CAD and scene scripts —
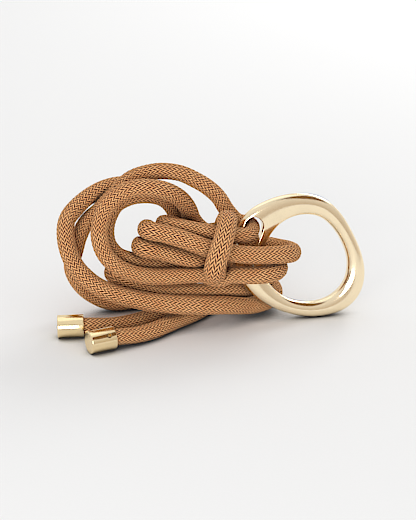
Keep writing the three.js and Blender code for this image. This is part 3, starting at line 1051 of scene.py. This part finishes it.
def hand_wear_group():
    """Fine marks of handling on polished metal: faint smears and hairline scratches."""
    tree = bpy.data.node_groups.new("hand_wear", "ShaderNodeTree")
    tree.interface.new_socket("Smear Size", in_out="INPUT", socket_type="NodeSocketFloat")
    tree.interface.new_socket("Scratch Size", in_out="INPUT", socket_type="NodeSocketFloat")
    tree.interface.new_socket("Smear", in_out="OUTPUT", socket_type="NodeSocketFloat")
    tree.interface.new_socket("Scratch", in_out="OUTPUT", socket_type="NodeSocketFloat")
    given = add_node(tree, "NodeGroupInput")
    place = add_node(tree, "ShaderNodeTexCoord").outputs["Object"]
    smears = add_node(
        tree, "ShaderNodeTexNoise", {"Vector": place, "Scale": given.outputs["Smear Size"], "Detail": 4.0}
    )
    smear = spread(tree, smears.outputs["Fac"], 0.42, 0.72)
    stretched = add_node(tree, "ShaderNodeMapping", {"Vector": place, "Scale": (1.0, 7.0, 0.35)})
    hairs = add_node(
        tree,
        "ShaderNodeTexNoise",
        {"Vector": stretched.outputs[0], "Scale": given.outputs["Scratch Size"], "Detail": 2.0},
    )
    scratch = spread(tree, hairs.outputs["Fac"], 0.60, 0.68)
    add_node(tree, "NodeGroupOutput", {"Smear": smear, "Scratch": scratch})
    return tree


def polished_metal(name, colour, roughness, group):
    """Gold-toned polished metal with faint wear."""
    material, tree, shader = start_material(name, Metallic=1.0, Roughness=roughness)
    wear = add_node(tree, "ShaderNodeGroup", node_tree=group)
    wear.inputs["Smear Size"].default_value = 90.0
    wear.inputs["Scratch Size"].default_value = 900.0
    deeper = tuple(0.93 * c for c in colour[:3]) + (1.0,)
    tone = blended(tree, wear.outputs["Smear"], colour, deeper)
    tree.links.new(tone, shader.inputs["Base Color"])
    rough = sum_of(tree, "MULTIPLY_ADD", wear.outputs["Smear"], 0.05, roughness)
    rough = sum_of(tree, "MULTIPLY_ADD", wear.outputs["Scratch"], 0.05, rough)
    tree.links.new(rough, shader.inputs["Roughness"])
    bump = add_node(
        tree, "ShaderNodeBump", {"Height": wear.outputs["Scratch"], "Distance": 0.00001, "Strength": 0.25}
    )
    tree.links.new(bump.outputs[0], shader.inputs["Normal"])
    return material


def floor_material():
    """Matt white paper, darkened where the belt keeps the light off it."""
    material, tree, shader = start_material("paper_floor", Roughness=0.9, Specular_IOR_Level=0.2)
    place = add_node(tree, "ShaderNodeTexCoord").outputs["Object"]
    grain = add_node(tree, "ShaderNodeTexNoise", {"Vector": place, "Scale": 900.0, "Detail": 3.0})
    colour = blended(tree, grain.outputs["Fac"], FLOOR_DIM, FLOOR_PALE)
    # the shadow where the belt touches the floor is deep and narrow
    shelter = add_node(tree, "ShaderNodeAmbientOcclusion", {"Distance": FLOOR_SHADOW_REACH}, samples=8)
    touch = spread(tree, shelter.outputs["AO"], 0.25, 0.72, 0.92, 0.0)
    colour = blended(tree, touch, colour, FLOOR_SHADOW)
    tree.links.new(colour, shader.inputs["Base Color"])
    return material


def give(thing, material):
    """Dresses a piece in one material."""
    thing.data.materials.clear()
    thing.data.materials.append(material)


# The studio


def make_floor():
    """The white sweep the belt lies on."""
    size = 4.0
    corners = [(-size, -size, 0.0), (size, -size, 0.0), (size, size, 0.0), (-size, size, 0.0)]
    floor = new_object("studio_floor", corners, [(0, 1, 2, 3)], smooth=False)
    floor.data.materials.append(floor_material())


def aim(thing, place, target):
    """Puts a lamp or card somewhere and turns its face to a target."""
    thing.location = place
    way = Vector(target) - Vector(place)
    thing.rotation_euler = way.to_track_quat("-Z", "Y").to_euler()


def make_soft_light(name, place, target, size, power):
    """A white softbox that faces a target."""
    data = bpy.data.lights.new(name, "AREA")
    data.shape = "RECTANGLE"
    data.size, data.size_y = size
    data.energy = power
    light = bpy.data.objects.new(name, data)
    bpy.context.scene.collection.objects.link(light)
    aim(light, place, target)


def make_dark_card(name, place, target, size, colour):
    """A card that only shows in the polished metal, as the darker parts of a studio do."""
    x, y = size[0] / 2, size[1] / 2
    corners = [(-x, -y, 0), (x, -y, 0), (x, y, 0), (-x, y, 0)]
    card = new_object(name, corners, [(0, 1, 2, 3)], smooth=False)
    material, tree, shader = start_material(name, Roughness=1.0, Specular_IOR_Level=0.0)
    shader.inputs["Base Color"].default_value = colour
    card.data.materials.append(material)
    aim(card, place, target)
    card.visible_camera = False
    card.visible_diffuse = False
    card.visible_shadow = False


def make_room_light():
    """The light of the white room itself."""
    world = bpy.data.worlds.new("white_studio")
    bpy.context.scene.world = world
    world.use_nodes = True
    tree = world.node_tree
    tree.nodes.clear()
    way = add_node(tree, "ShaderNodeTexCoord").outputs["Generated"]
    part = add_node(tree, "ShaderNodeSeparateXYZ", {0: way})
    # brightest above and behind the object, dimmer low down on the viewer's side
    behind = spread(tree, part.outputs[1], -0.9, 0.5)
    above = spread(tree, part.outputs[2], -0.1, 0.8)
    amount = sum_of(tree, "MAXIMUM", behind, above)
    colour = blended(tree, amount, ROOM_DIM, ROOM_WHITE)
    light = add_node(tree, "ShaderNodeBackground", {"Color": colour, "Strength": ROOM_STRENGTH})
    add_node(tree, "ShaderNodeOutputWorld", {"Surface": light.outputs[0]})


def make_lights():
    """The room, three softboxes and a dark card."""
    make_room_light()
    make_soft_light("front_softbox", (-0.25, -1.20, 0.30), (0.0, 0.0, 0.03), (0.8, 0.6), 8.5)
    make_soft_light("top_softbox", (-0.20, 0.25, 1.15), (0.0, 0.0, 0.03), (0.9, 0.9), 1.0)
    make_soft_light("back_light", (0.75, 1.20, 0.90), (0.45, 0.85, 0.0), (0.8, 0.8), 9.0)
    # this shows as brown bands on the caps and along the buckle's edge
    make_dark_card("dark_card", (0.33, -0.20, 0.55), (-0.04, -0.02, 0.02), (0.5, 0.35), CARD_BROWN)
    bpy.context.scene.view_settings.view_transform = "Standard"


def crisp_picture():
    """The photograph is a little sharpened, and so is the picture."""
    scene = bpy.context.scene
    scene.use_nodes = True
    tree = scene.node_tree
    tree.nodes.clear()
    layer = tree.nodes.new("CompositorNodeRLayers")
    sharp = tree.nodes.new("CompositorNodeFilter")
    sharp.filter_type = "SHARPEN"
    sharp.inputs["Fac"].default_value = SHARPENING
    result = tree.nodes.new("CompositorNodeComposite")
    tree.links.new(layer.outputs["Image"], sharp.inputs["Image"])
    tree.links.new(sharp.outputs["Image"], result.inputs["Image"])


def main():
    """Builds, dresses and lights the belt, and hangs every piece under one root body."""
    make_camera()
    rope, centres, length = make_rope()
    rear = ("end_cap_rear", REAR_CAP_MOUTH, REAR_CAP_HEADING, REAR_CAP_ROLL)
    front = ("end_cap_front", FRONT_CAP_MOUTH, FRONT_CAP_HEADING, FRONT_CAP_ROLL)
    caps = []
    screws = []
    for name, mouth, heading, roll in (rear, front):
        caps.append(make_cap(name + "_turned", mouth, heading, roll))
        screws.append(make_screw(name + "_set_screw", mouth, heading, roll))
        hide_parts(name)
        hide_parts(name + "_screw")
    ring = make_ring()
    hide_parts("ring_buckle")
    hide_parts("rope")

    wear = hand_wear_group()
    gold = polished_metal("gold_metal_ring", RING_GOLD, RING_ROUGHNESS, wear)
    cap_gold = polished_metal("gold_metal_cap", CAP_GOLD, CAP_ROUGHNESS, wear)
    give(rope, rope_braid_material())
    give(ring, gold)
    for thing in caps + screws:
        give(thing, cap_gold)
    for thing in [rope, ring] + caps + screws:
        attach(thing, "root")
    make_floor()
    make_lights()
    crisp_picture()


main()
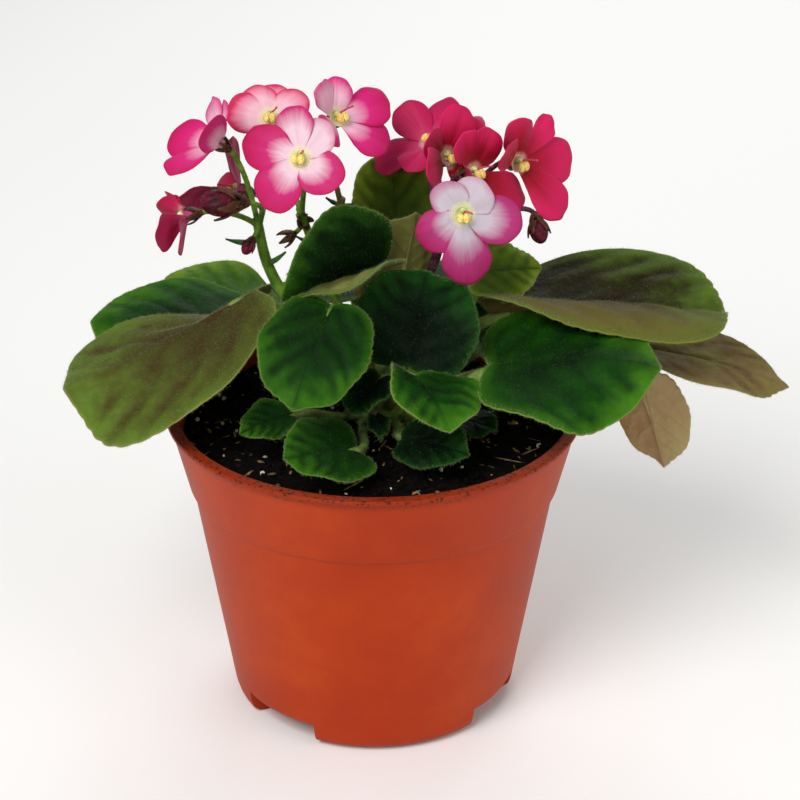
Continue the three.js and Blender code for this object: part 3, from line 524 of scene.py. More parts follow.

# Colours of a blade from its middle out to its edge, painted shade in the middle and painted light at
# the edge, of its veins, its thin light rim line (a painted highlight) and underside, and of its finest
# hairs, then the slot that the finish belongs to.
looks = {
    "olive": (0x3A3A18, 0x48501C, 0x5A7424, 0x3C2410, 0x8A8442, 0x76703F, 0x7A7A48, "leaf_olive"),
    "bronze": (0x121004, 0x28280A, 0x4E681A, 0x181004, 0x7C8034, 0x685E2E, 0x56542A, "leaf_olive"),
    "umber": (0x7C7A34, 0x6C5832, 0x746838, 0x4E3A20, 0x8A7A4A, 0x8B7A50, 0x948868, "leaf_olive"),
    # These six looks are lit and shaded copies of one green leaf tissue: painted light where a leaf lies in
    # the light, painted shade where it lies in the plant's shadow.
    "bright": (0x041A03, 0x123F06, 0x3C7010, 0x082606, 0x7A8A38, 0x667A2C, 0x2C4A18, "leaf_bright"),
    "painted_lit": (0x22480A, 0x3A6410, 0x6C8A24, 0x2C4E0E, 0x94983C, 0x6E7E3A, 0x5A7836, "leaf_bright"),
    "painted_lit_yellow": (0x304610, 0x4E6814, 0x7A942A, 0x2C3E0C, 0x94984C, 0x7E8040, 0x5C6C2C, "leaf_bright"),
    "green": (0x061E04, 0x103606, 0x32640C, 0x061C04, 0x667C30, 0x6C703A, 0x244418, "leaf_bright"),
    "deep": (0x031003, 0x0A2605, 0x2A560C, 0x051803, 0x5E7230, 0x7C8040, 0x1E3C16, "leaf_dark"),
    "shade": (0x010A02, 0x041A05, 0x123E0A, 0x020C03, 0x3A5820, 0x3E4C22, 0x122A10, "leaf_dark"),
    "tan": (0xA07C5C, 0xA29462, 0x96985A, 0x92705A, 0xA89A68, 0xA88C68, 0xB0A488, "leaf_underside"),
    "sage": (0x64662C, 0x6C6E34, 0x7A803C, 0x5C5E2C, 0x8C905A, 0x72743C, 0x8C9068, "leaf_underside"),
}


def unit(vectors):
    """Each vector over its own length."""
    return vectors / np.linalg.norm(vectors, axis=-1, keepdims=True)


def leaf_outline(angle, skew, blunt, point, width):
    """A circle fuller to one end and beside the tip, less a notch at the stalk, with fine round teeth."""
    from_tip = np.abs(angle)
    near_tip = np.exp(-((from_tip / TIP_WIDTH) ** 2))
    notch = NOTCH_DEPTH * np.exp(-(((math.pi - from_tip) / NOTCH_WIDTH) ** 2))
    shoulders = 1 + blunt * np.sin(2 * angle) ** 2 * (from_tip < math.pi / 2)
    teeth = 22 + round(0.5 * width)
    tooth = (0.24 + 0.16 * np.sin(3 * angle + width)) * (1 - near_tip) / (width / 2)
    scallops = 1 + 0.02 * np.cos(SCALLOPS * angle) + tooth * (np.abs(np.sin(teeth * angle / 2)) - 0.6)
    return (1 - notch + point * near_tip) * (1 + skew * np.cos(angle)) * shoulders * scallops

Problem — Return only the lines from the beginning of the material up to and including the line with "return tree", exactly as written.

The reply —
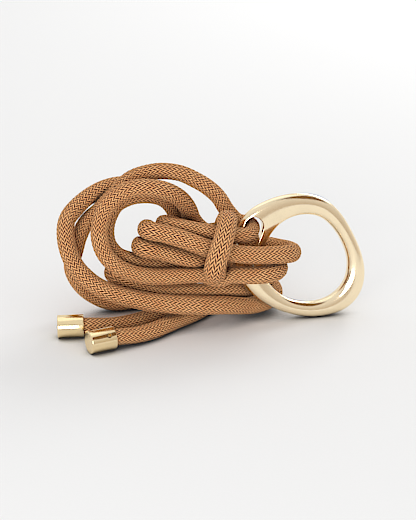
Keep writing the three.js and Blender code for this image. This is part 3, starting at line 1051 of scene.py. This part finishes it.
def hand_wear_group():
    """Fine marks of handling on polished metal: faint smears and hairline scratches."""
    tree = bpy.data.node_groups.new("hand_wear", "ShaderNodeTree")
    tree.interface.new_socket("Smear Size", in_out="INPUT", socket_type="NodeSocketFloat")
    tree.interface.new_socket("Scratch Size", in_out="INPUT", socket_type="NodeSocketFloat")
    tree.interface.new_socket("Smear", in_out="OUTPUT", socket_type="NodeSocketFloat")
    tree.interface.new_socket("Scratch", in_out="OUTPUT", socket_type="NodeSocketFloat")
    given = add_node(tree, "NodeGroupInput")
    place = add_node(tree, "ShaderNodeTexCoord").outputs["Object"]
    smears = add_node(
        tree, "ShaderNodeTexNoise", {"Vector": place, "Scale": given.outputs["Smear Size"], "Detail": 4.0}
    )
    smear = spread(tree, smears.outputs["Fac"], 0.42, 0.72)
    stretched = add_node(tree, "ShaderNodeMapping", {"Vector": place, "Scale": (1.0, 7.0, 0.35)})
    hairs = add_node(
        tree,
        "ShaderNodeTexNoise",
        {"Vector": stretched.outputs[0], "Scale": given.outputs["Scratch Size"], "Detail": 2.0},
    )
    scratch = spread(tree, hairs.outputs["Fac"], 0.60, 0.68)
    add_node(tree, "NodeGroupOutput", {"Smear": smear, "Scratch": scratch})
    return tree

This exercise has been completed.